-- Data provided --

-- Start --

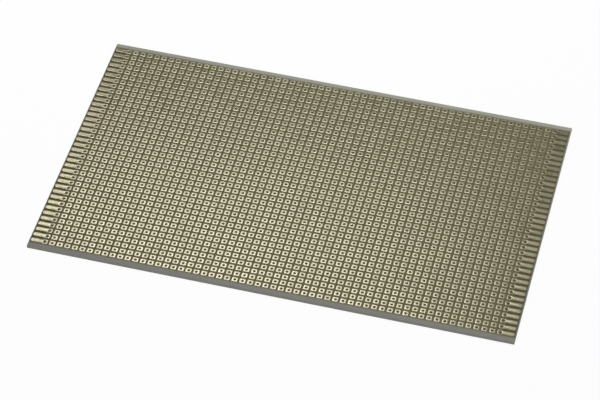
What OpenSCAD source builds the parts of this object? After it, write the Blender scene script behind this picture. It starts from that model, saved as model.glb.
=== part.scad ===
// Prototype board: a glass-epoxy sheet drilled on a square grid, with a separate
// tinned copper pad round every hole and a row of edge contacts along each short
// side. Origin at the middle of the underside, +Z up, +X along the length.

/* [Board] */
// Length of the sheet along X
board_l = 160; // [154:0.5:200]
// Width of the sheet along Y
board_w = 100; // [97:0.5:140]
// Thickness of the sheet
board_t = 1.2; // [0.8:0.1:3.2]

/* [Hole grid] */
// Distance between neighbouring holes, the same both ways
pitch = 2.54; // [2.1:0.01:2.56]
// Number of hole columns along X, the two contact columns included
cols = 60; // [4:1:60]
// Number of hole rows along Y
rows = 38; // [2:1:38]
// Diameter of every drilled hole
hole_d = 1; // [0.6:0.05:1.3]

/* [Copper] */
// Side of a square pad
pad_w = 1.9; // [1.5:0.05:2]
// Thickness of the copper with its coat of tin
copper_t = 0.07; // [0.035:0.005:0.15]

/* [Edge contacts] */
// Width of a contact strip along Y
contact_w = 1.6; // [1.4:0.05:1.9]
// Corner radius at the outer end of a contact strip
contact_r = 0.65; // [0.1:0.05:0.65]
// Corner radius of the pad at the inner end of a contact
contact_pad_r = 0.45; // [0.1:0.05:0.7]
// Bare margin between a contact and the sheet's short side
contact_gap = 0.4; // [0.05:0.05:1]

/* [Hidden] */
$fn = 48;

// Span between the outermost hole centres, along X and along Y
grid_l = (cols - 1) * pitch;
grid_w = (rows - 1) * pitch;
// From a contact's hole centre out to the end of its strip
contact_reach = (board_l - grid_l) / 2 - contact_gap;

tinned = [0.80, 0.78, 0.68];
epoxy = [0.42, 0.41, 0.29];

function col_x(i) = i * pitch - grid_l / 2;
function row_y(j) = j * pitch - grid_w / 2;
function row_node(j) = str("pad_row_", j < 9 ? "0" : "", j + 1);

// A rectangle with round corners, centred on the origin
module round_rect(l, w, r) {
    square([l - 2 * r, w], center = true);
    square([l, w - 2 * r], center = true);
    for (sx = [-1, 1], sy = [-1, 1])
        translate([sx * (l / 2 - r), sy * (w / 2 - r)])
            circle(r);
}

// Copper of the outline given as a child, with the hole at the origin
module island() {
    translate([0, 0, board_t])
        linear_extrude(copper_t)
            difference() {
                children();
                circle(d = hole_d);
            }
}

// One contact: a pad drawn out into a strip towards -X
module contact() {
    island() {
        round_rect(pad_w, pad_w, contact_pad_r);
        translate([-contact_reach / 2, 0])
            round_rect(contact_reach, contact_w, contact_r);
    }
}

// The bare sheet, drilled at every point of the grid
module laminate() {
    color(epoxy)
        linear_extrude(board_t)
            difference() {
                square([board_l, board_w], center = true);
                for (i = [0 : cols - 1], j = [0 : rows - 1])
                    translate([col_x(i), row_y(j)])
                        circle(d = hole_d);
            }
}

// The pads of row j: every column but the two outer ones, where the contacts are
module pad_row(j) {
    color(tinned)
        for (i = [1 : cols - 2])
            translate([col_x(i), row_y(j)])
                island() square(pad_w, center = true);
}

// The contacts along one short side: left is -X, right is +X
module left_contacts() {
    color(tinned)
        for (j = [0 : rows - 1])
            translate([col_x(0), row_y(j)])
                contact();
}

module right_contacts() {
    rotate(180) left_contacts();
}

laminate();
for (j = [0 : rows - 1])
    pad_row(j);
left_contacts();
right_contacts();
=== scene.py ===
import bmesh
import bpy
import math
from mathutils import Matrix, Vector


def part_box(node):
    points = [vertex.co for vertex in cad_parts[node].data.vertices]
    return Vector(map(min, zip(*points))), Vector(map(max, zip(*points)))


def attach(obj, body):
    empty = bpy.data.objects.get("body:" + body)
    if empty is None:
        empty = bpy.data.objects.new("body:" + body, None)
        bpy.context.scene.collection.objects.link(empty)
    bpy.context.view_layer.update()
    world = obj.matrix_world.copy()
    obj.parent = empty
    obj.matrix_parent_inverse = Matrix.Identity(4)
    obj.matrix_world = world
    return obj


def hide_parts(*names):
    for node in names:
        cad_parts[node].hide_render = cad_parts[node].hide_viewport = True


# A bare prototype board: a drilled sheet of woven glass and epoxy, with a land of tinned copper
# round every hole. A land is a square pad or, along the two short sides, an edge contact.

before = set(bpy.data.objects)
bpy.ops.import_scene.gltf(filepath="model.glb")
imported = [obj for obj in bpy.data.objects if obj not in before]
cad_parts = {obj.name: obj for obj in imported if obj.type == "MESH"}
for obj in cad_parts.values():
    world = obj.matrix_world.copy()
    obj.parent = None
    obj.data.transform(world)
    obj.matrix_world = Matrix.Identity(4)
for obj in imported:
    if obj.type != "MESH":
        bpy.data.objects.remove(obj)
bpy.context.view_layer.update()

MM = 0.001

# the sheet
HOLE_R = 0.5 * MM            # radius of a drilled hole
BORE_SIDES = 12              # sides of a drilled hole, the same in the sheet and in every pad
EDGE_BREAK = 0.12 * MM       # the sawn edges are broken by this much
WELD = 0.002 * MM            # points of the cells and the border nearer than this become one
WEAVE_REPEAT = 0.55 * MM     # the weave of the glass cloth repeats after this far, both ways
END_BARE = 0.1 * MM          # at a short side the sheet is bare and grey as far in as this
END_SHADED = 0.45 * MM       # and shaded and olive from this far in
SIDE_BARE = 0.4 * MM         # at a long side it is grey up to this far outside the hole field
SIDE_SHADED = 0.5 * MM       # and olive from this far inside it
STRIP_FADE = 1.2 * MM        # past the contacts' holes the painted shade of the strips and of the sheet between them comes in over this far

# the lands
PAD_CORNER_R = 0.2 * MM      # round corners of a pad
CONTACT_PAD_R = 0.45 * MM    # round corners of a contact's inner end
CONTACT_END_R = 0.65 * MM    # round corners of a contact's outer end
CONTACT_STEPS = 4            # steps in each round corner of a contact
RIM_SHARE = 0.55             # height of a land's rim, as a share of its full height
CREST_INSET = 0.16 * MM      # from the rim in to the crest of the tin
LEVEL_INSET = 0.32 * MM      # on a contact the tin is level from this far inside the rim
TIN_LEAN = 0.08 * MM         # on a pad the tin ran this far towards +X before it set
DISH_R = 0.78 * MM           # on a contact the tin starts to draw down this far from the hole's middle
BORE_SHARE = 0.50            # the tin draws down to this share of its height at the hole
THINNEST = 0.86              # lands differ in height, down to this share of the full height
CONTACT_SEED = 100           # seeds: 1 and up for the rows of pads, this plus or minus 1 for contacts
TONE_SEED = 500              # added to a row's seed for the tones of its lands
SHARP_FROM = math.radians(38)    # edges that turn by more than this stay sharp, on every piece
ROW_NODES = sorted(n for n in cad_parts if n.startswith("pad_row_"))


def read_sizes():
    """Sizes of the sheet, the hole field and the copper, taken from the boxes of the CAD nodes.

    first_pad is the middle of the front left pad, at its foot. bore_x is where the left contacts have
    their holes, and reach is how far they run out from there.
    """
    sheet_low, sheet_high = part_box("laminate")
    low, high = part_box(ROW_NODES[0])
    last_low, last_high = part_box(ROW_NODES[-1])
    left_low, left_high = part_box("left_contacts")
    rows = len(ROW_NODES)
    pad = high.y - low.y
    first_y = (low.y + high.y) / 2
    pitch = ((last_low.y + last_high.y) / 2 - first_y) / (rows - 1)
    pads = round((high.x - low.x - pad) / pitch) + 1
    return {"foot": sheet_low.z, "top": sheet_high.z, "half_l": sheet_high.x, "half_w": sheet_high.y,
            "pitch": pitch, "rows": rows, "pads": pads, "columns": pads + 2,
            "field_l": (pads + 2) * pitch / 2, "field_w": rows * pitch / 2,
            "pad": pad, "copper": high.z - low.z, "first_pad": (low.x + pad / 2, first_y, sheet_high.z),
            "bore_x": left_high.x - pad / 2, "reach": left_high.x - pad / 2 - left_low.x}


SIZE = read_sizes()


# ---------------------------------------------------------------- node trees and objects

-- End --

-- Short exercise --
Beginning at the top of the data, extract each line through the line containing "copper_t = 0.07; // [0.035:0.005:0.15]" and return those lines exactly, with nothing added.

-- Answer to this problem --
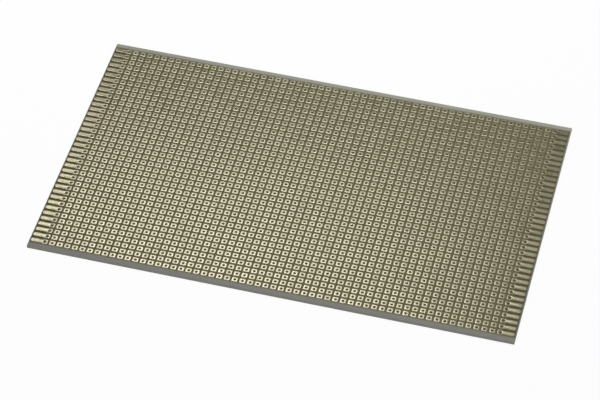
What OpenSCAD source builds the parts of this object? After it, write the Blender scene script behind this picture. It starts from that model, saved as model.glb.
=== part.scad ===
// Prototype board: a glass-epoxy sheet drilled on a square grid, with a separate
// tinned copper pad round every hole and a row of edge contacts along each short
// side. Origin at the middle of the underside, +Z up, +X along the length.

/* [Board] */
// Length of the sheet along X
board_l = 160; // [154:0.5:200]
// Width of the sheet along Y
board_w = 100; // [97:0.5:140]
// Thickness of the sheet
board_t = 1.2; // [0.8:0.1:3.2]

/* [Hole grid] */
// Distance between neighbouring holes, the same both ways
pitch = 2.54; // [2.1:0.01:2.56]
// Number of hole columns along X, the two contact columns included
cols = 60; // [4:1:60]
// Number of hole rows along Y
rows = 38; // [2:1:38]
// Diameter of every drilled hole
hole_d = 1; // [0.6:0.05:1.3]

/* [Copper] */
// Side of a square pad
pad_w = 1.9; // [1.5:0.05:2]
// Thickness of the copper with its coat of tin
copper_t = 0.07; // [0.035:0.005:0.15]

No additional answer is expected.